* begin Data provided *

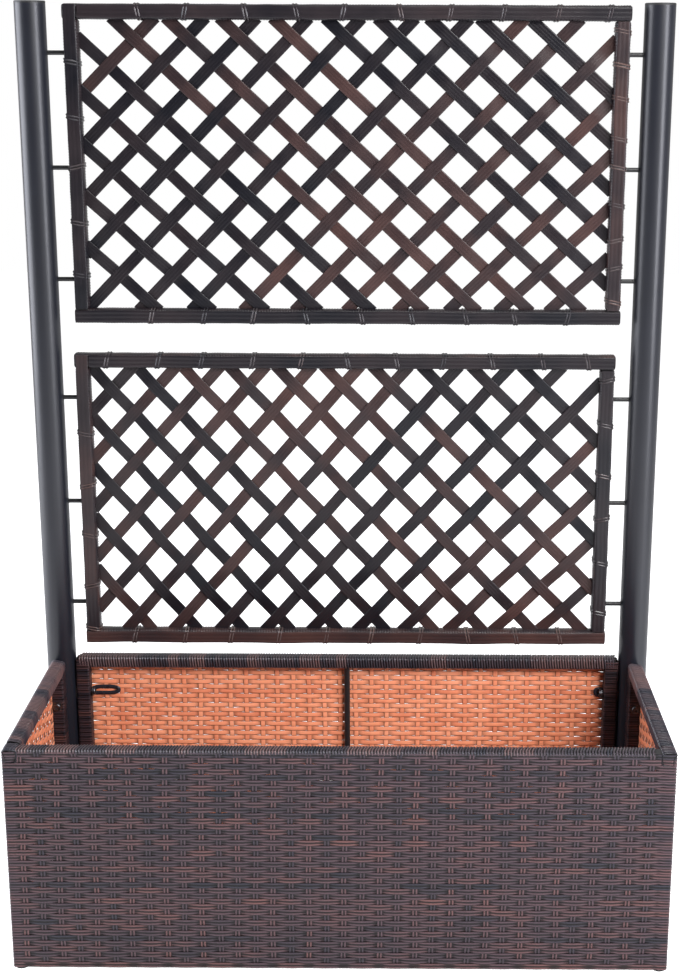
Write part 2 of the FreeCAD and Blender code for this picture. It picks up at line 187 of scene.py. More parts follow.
def strand_finish(name, colours, roughness, streak):
    """Extruded plastic: a colour ramp over the tone, mottled by noise, times the shade attribute with its
    painted shade in the grooves and painted highlights on the ridges.
    """
    finish = bpy.data.materials.new(name)
    finish.use_nodes = True
    tree = finish.node_tree
    shader = tree.nodes["Principled BSDF"]
    place = tree.nodes.new("ShaderNodeTexCoord")
    tone = tree.nodes.new("ShaderNodeAttribute")
    tone.attribute_name = "tone"
    mottle = tree.nodes.new("ShaderNodeTexNoise")
    mottle.inputs["Scale"].default_value = 55.0
    mottle.inputs["Detail"].default_value = 4.0
    sway = tree.nodes.new("ShaderNodeMath")
    sway.operation = "MULTIPLY_ADD"
    sway.inputs[1].default_value = streak
    shift = tree.nodes.new("ShaderNodeMath")
    shift.operation = "SUBTRACT"
    shift.inputs[1].default_value = streak / 2
    ramp = tree.nodes.new("ShaderNodeValToRGB")
    ramp.color_ramp.elements[0].color = (*colours[0], 1)
    ramp.color_ramp.elements[1].color = (*colours[-1], 1)
    for step, colour in enumerate(colours[1:-1], 1):
        ramp.color_ramp.elements.new(step / (len(colours) - 1)).color = (*colour, 1)
    grain = tree.nodes.new("ShaderNodeTexNoise")
    grain.inputs["Scale"].default_value = 900.0
    grain.inputs["Detail"].default_value = 3.0
    # the shade attribute: painted shade in grooves and dips, painted highlights on ridges, multiplied into
    # the colour
    depth = tree.nodes.new("ShaderNodeAttribute")
    depth.attribute_name = "shade"
    painted_light_scale = tree.nodes.new("ShaderNodeVectorMath")
    painted_light_scale.operation = "SCALE"
    gloss = tree.nodes.new("ShaderNodeMapRange")
    gloss.inputs["To Min"].default_value = roughness - 0.07
    gloss.inputs["To Max"].default_value = roughness + 0.09
    bump = tree.nodes.new("ShaderNodeBump")
    bump.inputs["Strength"].default_value = 0.25
    bump.inputs["Distance"].default_value = 0.0002
    shader.inputs["Specular IOR Level"].default_value = 0.30
    link = tree.links.new
    link(place.outputs["Object"], mottle.inputs["Vector"])
    link(place.outputs["Object"], grain.inputs["Vector"])
    link(mottle.outputs["Fac"], sway.inputs[0])
    link(tone.outputs["Fac"], sway.inputs[2])
    link(sway.outputs[0], shift.inputs[0])
    link(shift.outputs[0], ramp.inputs["Fac"])
    link(ramp.outputs["Color"], painted_light_scale.inputs[0])
    link(depth.outputs["Fac"], painted_light_scale.inputs["Scale"])
    link(painted_light_scale.outputs["Vector"], shader.inputs["Base Color"])
    link(mottle.outputs["Fac"], gloss.inputs["Value"])
    link(gloss.outputs["Result"], shader.inputs["Roughness"])
    link(grain.outputs["Fac"], bump.inputs["Height"])
    link(bump.outputs["Normal"], shader.inputs["Normal"])
    return finish


blue_black = (0.016, 0.015, 0.022)
mauve_brown = (0.050, 0.030, 0.036)
red_brown = (0.092, 0.042, 0.040)
weave_outside = strand_finish("weave_outside", (blue_black, mauve_brown, red_brown), 0.42, 0.35)
weave_inside = strand_finish(
    "weave_inside", ((0.76, 0.24, 0.125), (0.88, 0.32, 0.17), (0.92, 0.38, 0.22)), 0.45, 0.8)


def row_plan(half):
    """The way of a row seen from above, as u, d and the outward direction in u and d.

    Straight runs and quarter circles: along the outer face, round the end post and back beside
    it to the skin. The left half mirrors the right half.
    """
    inset = strand_ridge + surface_gap
    front_end = half - inset - post_bend
    rear = post_width - inset
    inner = half - post_width + inset
    quarter = np.linspace(0, np.pi / 2, 5)
    sine, cosine = np.sin(quarter), np.cos(quarter)
    steps_per_upright = 5
    run = np.linspace(0, front_end, int(front_end / upright_pitch["front"] * steps_per_upright) + 1)
    parts = [
        (run, run * 0 + inset, run * 0, run * 0 - 1),
        (front_end + post_bend * sine, inset + post_bend * (1 - cosine), sine, -cosine),
        (front_end + post_bend * cosine, rear - post_bend * (1 - sine), cosine, sine),
        (inner + post_bend * (1 - sine), rear - post_bend * (1 - cosine), -sine, cosine),
        (np.array((inner,)), np.array((row_end_depth,)), np.array((-1.0,)), np.array((0.0,))),
    ]
    u, d, out_u, out_d = (np.concatenate([part[k] for part in parts]) for k in range(4))
    return (np.concatenate([-u[:0:-1], u]), np.concatenate([d[:0:-1], d]),
            np.concatenate([-out_u[:0:-1], out_u]), np.concatenate([out_d[:0:-1], out_d]))


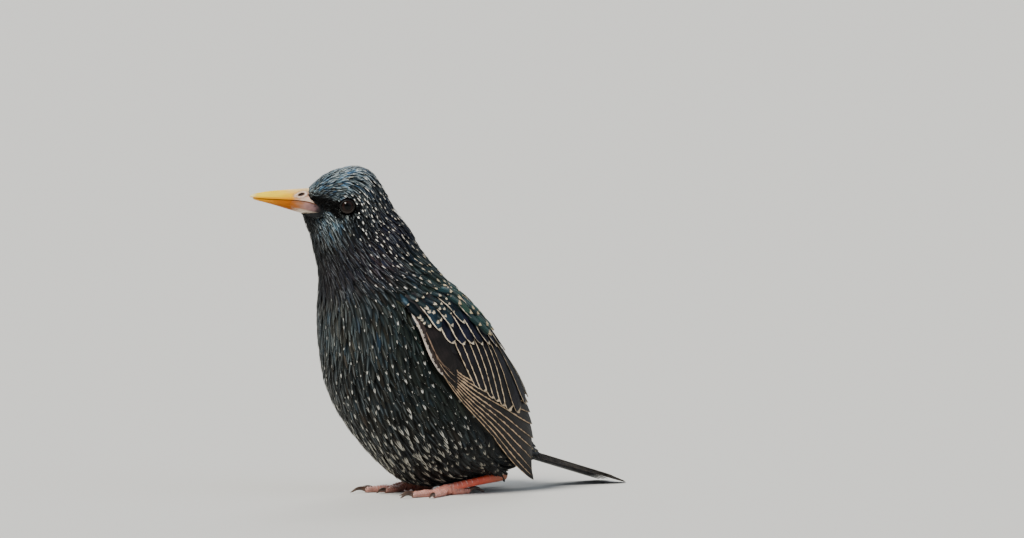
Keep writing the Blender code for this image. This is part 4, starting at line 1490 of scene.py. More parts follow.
flight_vane = flight_template()
VANE_THICKNESS = 0.12
SHAFT_HEIGHT = 0.14


def flight_width(u, tip_begins, pointed):
    """A flight feather's width as a share of its full width."""
    rise = 0.6 + 0.4 * smooth(u / 0.3)
    x = np.clip((u - tip_begins) / (1 - tip_begins), 0, 1)
    return rise * np.maximum(mix(np.sqrt(1 - x**2.6 + 1e-9), 1 - x**1.8, pointed), 0.06)


def nicks(shape, u, b, draw):
    """How far each point of a vane's rim is drawn in where the barbs have parted."""
    found = np.zeros(shape)
    for row in range(shape[0]):
        for _ in range(draw.integers(1, 4)):
            place, side = draw.uniform(0.45, 0.95), draw.choice((-1.0, 1.0), p=(0.3, 0.7))
            near = np.exp(-(((u[row] - place) / 0.012) ** 2)) * (b[row] * side > 0.99)
            found[row] += draw.uniform(0.06, 0.2) * near
    return np.clip(found, 0, 0.6)


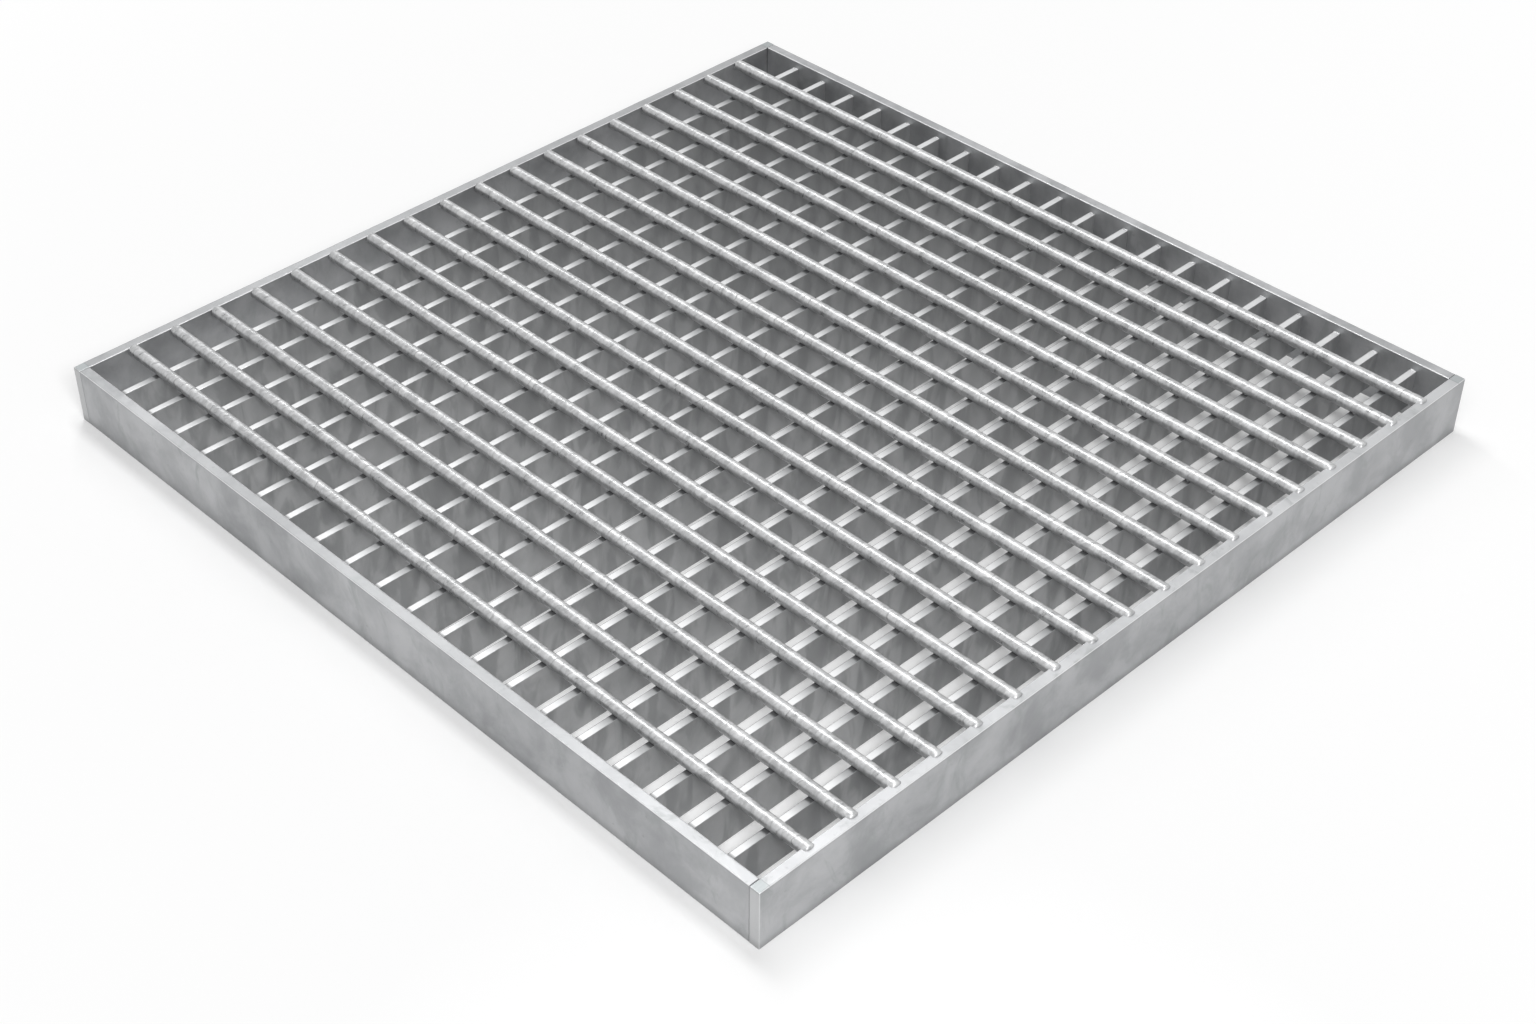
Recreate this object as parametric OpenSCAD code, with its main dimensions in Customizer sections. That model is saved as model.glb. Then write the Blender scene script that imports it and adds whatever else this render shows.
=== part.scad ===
// Welded steel grating panel: four flat banding bars on edge around a grid of
// bearing bars on edge, with round cross rods welded over the bearing bars.
// Bearing bars run along X, cross rods run along Y. The origin is the middle
// of the footprint, at the level of the banding's lower edges.

/* [Panel] */
// Overall length, along the bearing bars (X)
panel_x = 600; // [480:1:900]
// Overall width, along the cross rods (Y)
panel_y = 600; // [480:1:900]

/* [Banding bars] */
// Depth of the banding bars
band_h = 40; // [38:0.5:60]
// Thickness of the banding bars
band_t = 7; // [6:0.5:10]

/* [Bearing bars] */
// Number of bearing bars
bar_count = 20; // [10:1:24]
// Depth of a bearing bar
bar_h = 25; // [18:0.5:28]
// Thickness of a bearing bar
bar_t = 4.5; // [3:0.5:8]
// Front outer face to the middle of the first bearing bar
bar_front = 31; // [26:0.5:45]
// Back outer face to the middle of the last bearing bar
bar_back = 37; // [26:0.5:45]

/* [Cross rods] */
// Number of cross rods
rod_count = 18; // [8:1:22]
// Diameter of a cross rod, across its flats
rod_d = 8; // [6:0.5:9]
// Sides of a cross rod
rod_sides = 12; // [8, 12]
// Left or right outer face to the middle of the nearest cross rod
rod_side_gap = 38.2; // [24:0.2:48]
// Height of the cross rods' tops above the banding
rod_proud = 2; // [1:0.1:3]
// Length of a rod's front end that is seated in the front banding bar
rod_seat = 4; // [2:0.5:5]
// Depth that the cross rods are pressed into the bearing bars' tops
weld_sink = 0.25; // [0.2:0.05:0.6]

/* [Hidden] */

rod_z = band_h + rod_proud - rod_d / 2;
bar_top = rod_z - rod_d / 2 + weld_sink;
bar_len = panel_x - 2 * band_t;
bar_pitch = (panel_y - bar_front - bar_back) / (bar_count - 1);
rod_pitch = (panel_x - 2 * rod_side_gap) / (rod_count - 1);
rod_front = -panel_y / 2 + band_t - rod_seat;
rod_len = panel_y / 2 - band_t - rod_front;

// A flat bar on edge, centred in X and Y, standing on z = 0
module flat_bar(size_x, size_y, depth) {
    translate([-size_x / 2, -size_y / 2, 0]) cube([size_x, size_y, depth]);
}

// One cross rod at x, a prism with a flat at the top and the bottom
module cross_rod(x) {
    translate([x, rod_front, rod_z])
        rotate([-90, 0, 0])
            rotate([0, 0, 180 / rod_sides])
                cylinder(d = rod_d / cos(180 / rod_sides), h = rod_len, $fn = rod_sides);
}

// All cross rods, evenly spaced between the two side gaps
module cross_rods() {
    for (i = [0 : rod_count - 1])
        cross_rod(-panel_x / 2 + rod_side_gap + i * rod_pitch);
}

// All bearing bars, evenly spaced between the front and back distances
module bearing_bars() {
    for (j = [0 : bar_count - 1])
        translate([0, -panel_y / 2 + bar_front + j * bar_pitch, bar_top - bar_h])
            flat_bar(bar_len, bar_t, bar_h);
}

// Full-length bar along the front, with a seat for each rod's front end
module front_band() {
    color("silver")
        difference() {
            translate([0, -(panel_y - band_t) / 2, 0]) flat_bar(panel_x, band_t, band_h);
            cross_rods();
        }
}

// Full-length bar along the back, where the rods butt against its inner face
module back_band() {
    color("silver")
        translate([0, (panel_y - band_t) / 2, 0]) flat_bar(panel_x, band_t, band_h);
}

// Side bar at x, butted between the front and back bars
module side_band(x) {
    translate([x, 0, 0]) flat_bar(band_t, panel_y - 2 * band_t, band_h);
}

module left_band() {
    color("silver") side_band(-(panel_x - band_t) / 2);
}

module right_band() {
    color("silver") side_band((panel_x - band_t) / 2);
}

// Bearing bars and cross rods, welded into one grid where they cross
module bar_grid() {
    color("lightgray")
        union() {
            bearing_bars();
            cross_rods();
        }
}

front_band();
back_band();
left_band();
right_band();
bar_grid();
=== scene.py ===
# Welded steel grating panel: galvanised banding, bearing bars, cross rods and their welds.
# Bearing bars run along X, cross rods along Y, and the banding stands on z = 0.
import math

import bpy
import numpy as np
from mathutils import Matrix, Vector


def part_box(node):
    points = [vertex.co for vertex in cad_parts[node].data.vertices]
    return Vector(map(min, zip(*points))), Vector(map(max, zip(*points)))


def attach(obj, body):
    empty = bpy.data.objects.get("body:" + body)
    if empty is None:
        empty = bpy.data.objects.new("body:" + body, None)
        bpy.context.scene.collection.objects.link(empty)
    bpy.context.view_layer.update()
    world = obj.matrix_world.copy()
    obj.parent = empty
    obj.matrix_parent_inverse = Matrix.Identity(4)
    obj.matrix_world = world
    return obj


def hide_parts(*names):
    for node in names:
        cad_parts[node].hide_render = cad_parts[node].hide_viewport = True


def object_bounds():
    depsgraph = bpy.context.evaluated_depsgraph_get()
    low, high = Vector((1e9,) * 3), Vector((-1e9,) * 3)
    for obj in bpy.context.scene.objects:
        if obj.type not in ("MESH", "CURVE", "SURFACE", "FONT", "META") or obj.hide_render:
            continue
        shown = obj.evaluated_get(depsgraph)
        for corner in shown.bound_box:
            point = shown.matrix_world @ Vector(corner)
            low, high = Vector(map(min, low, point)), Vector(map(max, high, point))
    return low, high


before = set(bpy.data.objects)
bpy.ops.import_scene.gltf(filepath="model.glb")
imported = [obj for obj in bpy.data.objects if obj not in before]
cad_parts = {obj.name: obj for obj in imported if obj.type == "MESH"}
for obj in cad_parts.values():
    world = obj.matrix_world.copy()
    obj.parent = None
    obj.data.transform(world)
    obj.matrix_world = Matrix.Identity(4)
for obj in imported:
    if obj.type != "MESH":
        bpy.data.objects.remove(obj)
cadBox = [list(corner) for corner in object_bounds()]
panelLow, panelHigh = (np.array(corner) for corner in cadBox)
gridLow, gridHigh = (np.array(corner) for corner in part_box("bar_grid"))
print("frame loaded:", ", ".join(sorted(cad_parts)))

quarterTurn, fullTurn = math.pi / 2, 2 * math.pi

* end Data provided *

Keep both end lines and retype everything in the records above from the line containing "its inner face" through the line containing "for node in", exactly, with nothing else.

// Full-length bar along the back, where the rods butt against its inner face
module back_band() {
    color("silver")
        translate([0, (panel_y - band_t) / 2, 0]) flat_bar(panel_x, band_t, band_h);
}

// Side bar at x, butted between the front and back bars
module side_band(x) {
    translate([x, 0, 0]) flat_bar(band_t, panel_y - 2 * band_t, band_h);
}

module left_band() {
    color("silver") side_band(-(panel_x - band_t) / 2);
}

module right_band() {
    color("silver") side_band((panel_x - band_t) / 2);
}

// Bearing bars and cross rods, welded into one grid where they cross
module bar_grid() {
    color("lightgray")
        union() {
            bearing_bars();
            cross_rods();
        }
}

front_band();
back_band();
left_band();
right_band();
bar_grid();
=== scene.py ===
# Welded steel grating panel: galvanised banding, bearing bars, cross rods and their welds.
# Bearing bars run along X, cross rods along Y, and the banding stands on z = 0.
import math

import bpy
import numpy as np
from mathutils import Matrix, Vector


def part_box(node):
    points = [vertex.co for vertex in cad_parts[node].data.vertices]
    return Vector(map(min, zip(*points))), Vector(map(max, zip(*points)))


def attach(obj, body):
    empty = bpy.data.objects.get("body:" + body)
    if empty is None:
        empty = bpy.data.objects.new("body:" + body, None)
        bpy.context.scene.collection.objects.link(empty)
    bpy.context.view_layer.update()
    world = obj.matrix_world.copy()
    obj.parent = empty
    obj.matrix_parent_inverse = Matrix.Identity(4)
    obj.matrix_world = world
    return obj


def hide_parts(*names):
    for node in names:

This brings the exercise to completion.